Still, many miners hesitate. According to Slaven, the industry is cautious, particularly given the costs that might be incurred by getting it wrong.
Some companies, including Freeport-McMoRan, Anglo American and Rio Tinto, are developing their own technologies, but Slaven said that none are yet commercially proven.
Smaller miners, however, are proving more open-minded.
“We are now working with smaller miners too,” Slaven said. “They are able to move quickly, and you don’t have the same issue with the internal technology groups wanting to promote their internal technology developments.”
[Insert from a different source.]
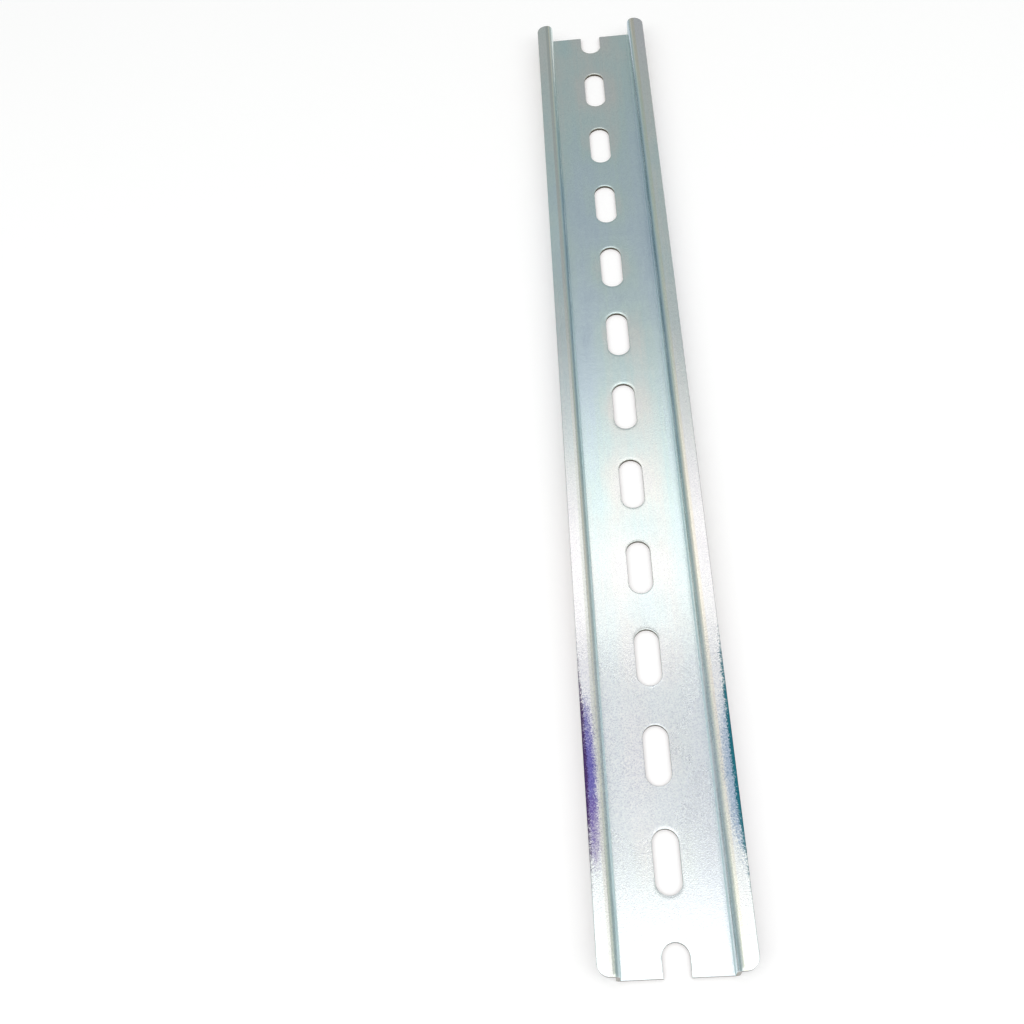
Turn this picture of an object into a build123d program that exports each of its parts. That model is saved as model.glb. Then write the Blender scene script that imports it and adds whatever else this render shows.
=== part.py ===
from build123d import *
import os

# Slotted mounting rail of the 35 mm top-hat section, one cut length.
# It is one piece of steel strip: slots are punched along the middle at an even pitch, the strip is
# rolled into a shallow channel with a flange turned out along each side, plated with zinc, and
# cropped through the middle of a slot at both ends, with the flange corners rounded by the same tool.
# The rail lies on the back of its web, open side up. X runs across it, Y along it and Z up.
# The origin is the middle of the web's back. All sizes are in millimetres.

# section
RAIL_WIDTH = 35.0
RAIL_DEPTH = 7.5
CHANNEL_WIDTH = 25.0
STRIP_THICKNESS = 1.0
FLANGE_BEND_RADIUS = 0.8
WEB_BEND_RADIUS = 0.3
STRIP_EDGE_RADIUS = 0.2

# slots, and the length as a whole number of their pitches
SLOT_WIDTH = 6.2
SLOT_LENGTH = 15.0
SLOT_PITCH = 25.0
PITCHES = 12
PUNCHED_EDGE_RADIUS = 0.15

# cropped ends
FLANGE_CORNER_RADIUS = 3.0

RAIL_LENGTH = SLOT_PITCH * PITCHES


def strip_section():
    """The section across the rail: the strip's middle line given its thickness, side edges rounded."""
    wall_middle = (CHANNEL_WIDTH + STRIP_THICKNESS) / 2
    web_middle = STRIP_THICKNESS / 2
    flange_middle = RAIL_DEPTH - STRIP_THICKNESS / 2
    flange_bend = FLANGE_BEND_RADIUS + STRIP_THICKNESS / 2
    web_bend = WEB_BEND_RADIUS + STRIP_THICKNESS / 2
    middle_line = FilletPolyline(
        (-RAIL_WIDTH / 2, flange_middle),
        (-wall_middle, flange_middle),
        (-wall_middle, web_middle),
        (wall_middle, web_middle),
        (wall_middle, flange_middle),
        (RAIL_WIDTH / 2, flange_middle),
        radius=(flange_bend, web_bend, web_bend, flange_bend),
    )
    strip = trace(middle_line, STRIP_THICKNESS)
    across = strip.vertices().group_by(Axis.X)
    return fillet(across[0] + across[-1], STRIP_EDGE_RADIUS)


def rolled_strip():
    """The section drawn out to the rail's length."""
    section = Plane.XZ * strip_section()
    return extrude(section, RAIL_LENGTH / 2, both=True)


def punched(strip):
    """The strip with a slot at every pitch, out to the two that the rail's ends pass through."""
    slot = SlotOverall(SLOT_LENGTH, SLOT_WIDTH, rotation=90)
    places = GridLocations(0, SLOT_PITCH, 1, PITCHES + 1)
    slots = extrude(Sketch() + places * slot, STRIP_THICKNESS)
    strip = strip - slots
    top_of_web = strip.edges().filter_by_position(Axis.Z, STRIP_THICKNESS, STRIP_THICKNESS)
    slot_rims = top_of_web.filter_by_position(Axis.X, -SLOT_WIDTH / 2, SLOT_WIDTH / 2)
    return fillet(slot_rims, PUNCHED_EDGE_RADIUS)


def crop_outline():
    """What the cropping tool leaves, seen from above: a rectangle with its corners rounded."""
    outline = RectangleRounded(RAIL_WIDTH, RAIL_LENGTH, FLANGE_CORNER_RADIUS)
    return extrude(outline, RAIL_DEPTH)


rail = punched(rolled_strip()) & crop_outline()

os.makedirs("parts", exist_ok=True)
export_step(rail, "parts/din_rail.step")
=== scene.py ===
from math import atan2, cos, hypot, pi, radians, sin

import bmesh
import bpy
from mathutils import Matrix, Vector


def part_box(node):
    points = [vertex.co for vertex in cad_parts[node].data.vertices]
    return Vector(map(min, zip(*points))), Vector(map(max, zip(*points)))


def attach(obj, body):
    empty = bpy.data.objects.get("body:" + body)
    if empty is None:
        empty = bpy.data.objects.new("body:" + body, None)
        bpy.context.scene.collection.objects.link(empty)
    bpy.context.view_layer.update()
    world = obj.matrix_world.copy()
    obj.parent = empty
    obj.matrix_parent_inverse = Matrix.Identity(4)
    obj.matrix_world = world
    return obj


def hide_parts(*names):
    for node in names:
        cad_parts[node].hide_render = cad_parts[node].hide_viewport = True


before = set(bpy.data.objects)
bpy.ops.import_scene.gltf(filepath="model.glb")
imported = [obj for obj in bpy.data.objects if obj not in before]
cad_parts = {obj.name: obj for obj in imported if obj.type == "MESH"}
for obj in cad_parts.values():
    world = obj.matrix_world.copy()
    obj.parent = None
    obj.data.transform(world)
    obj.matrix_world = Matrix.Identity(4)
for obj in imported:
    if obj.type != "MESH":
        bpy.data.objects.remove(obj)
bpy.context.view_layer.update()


# The camera
# It stands beyond the near end of the rail, a little to its left, and looks down along it.

camera_data = bpy.data.cameras.new("camera")
camera_data.sensor_width = 36
camera_data.lens = 42.2
camera_data.clip_start = 0.01
camera = bpy.data.objects.new("camera", camera_data)
camera.location = (-0.0131, -0.1868, 0.2809)
camera.rotation_euler = (radians(28.86), radians(4.98), radians(-1.87))
bpy.context.scene.collection.objects.link(camera)
bpy.context.scene.camera = camera


# The rail
# One piece of cold-rolled steel strip, 1 mm thick: slots are punched along its middle, rolls bend it
# into the top-hat section, and a press crops it through a slot at each end and rounds the flanges'
# corners. It is modelled in that order, as a sheet along the middle of the strip's thickness.

rail_low, rail_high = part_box("din_rail")
HALF_WIDTH = rail_high.x
HALF_LENGTH = rail_high.y
DEPTH = rail_high.z
THICKNESS = 0.001
CHANNEL_WIDTH = 0.025
FLANGE_BEND = 0.0008
WEB_BEND = 0.0003
BEND_STEPS = 10
SLOT_PITCH = 0.025
SLOT_WIDTH = 0.0062
SLOT_LENGTH = 0.015
SLOT_ARC_STEPS = 12
FLANGE_CORNER = 0.003
CORNER_STEPS = 12

HALF_SHEET = THICKNESS / 2
FLANGE_TURN = FLANGE_BEND + HALF_SHEET
WEB_TURN = WEB_BEND + HALF_SHEET
WALL_X = CHANNEL_WIDTH / 2 + HALF_SHEET
WEB_EDGE = WALL_X - WEB_TURN

# Places that lie closer together than this count as the same one.
HAIR = 1e-6


def pick(points=False, edges=False, faces=False):
    """Sets what the next selections take."""
    bpy.context.tool_settings.mesh_select_mode = (points, edges, faces)


def start_editing(piece, **kind):
    """Goes into edit mode on the piece, with nothing selected."""
    bpy.context.view_layer.objects.active = piece
    bpy.ops.object.mode_set(mode="EDIT")
    pick(**kind)
    bpy.ops.mesh.select_all(action="DESELECT")


def stop_editing():
    bpy.ops.object.mode_set(mode="OBJECT")


def face_outwards():
    """Points all the faces of the piece outwards."""
    bpy.ops.mesh.select_all(action="SELECT")
    bpy.ops.mesh.normals_make_consistent(inside=False)


def select_edges(piece, wanted):
    """Selects the edges that pass the test, and only those."""
    mesh = bmesh.from_edit_mesh(piece.data)
    bpy.ops.mesh.select_all(action="DESELECT")
    for edge in mesh.edges:
        if wanted(edge):
            edge.select_set(True)
    bmesh.update_edit_mesh(piece.data)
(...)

To scale-up the effects, government support could be pivotal – particularly in absorbing early-stage risk.
“What the mining companies are concerned about is spending time and money on something that doesn’t work,” Slaven said. It would therefore be important, he said, to secure government support to get through that first 18-24 months.
Jetti sees opportunity in smart, targeted government incentives – especially those that distinguish between concentrate and cathode.
“What the [import] tariffs would have done is increase the financial benefit of producing cathode over concentrate… Suddenly, leaching becomes a much more attractive avenue,” Slaven said.
He added that there is also an argument for government stockpiling – not just of refined copper, but of ore.
“The copper is effectively sitting in ‘cold storage’ but it’s not useful,” Slaven told Fastmarkets. “Rather than having it sitting on the ground at 0.2% in a rock, recover it and put it in a strategic [stockpile]… The government takes the risk on recovering it economically, and the miners get paid for their copper now.”
In addition to cost and speed, Jetti’s technology offers a lighter environmental footprint than traditional concentrators, particularly where water is scarce.
Aside from a lower energy and emissions footprint, Jetti’s process requires less water overall to dissolve and recover the copper, even compared with traditional leaching methods. SX-EW operations often use closed-loop or semi-closed water circuits, meaning that water is recycled within the plant instead of being discharged.
While major agreements with large miners are slowly progressing, Jetti sees growing momentum among smaller market participants – and the company believes the opportunity is too significant to ignore.
“We are currently very, very close to concluding an agreement with two [major miners], but we are now working with smaller miners too,” Slaven told Fastmarkets.
“We’ve got the ore,” he said, “the recovery capacity exists, we’ve got a technology that’s available. Let’s go and get it done.”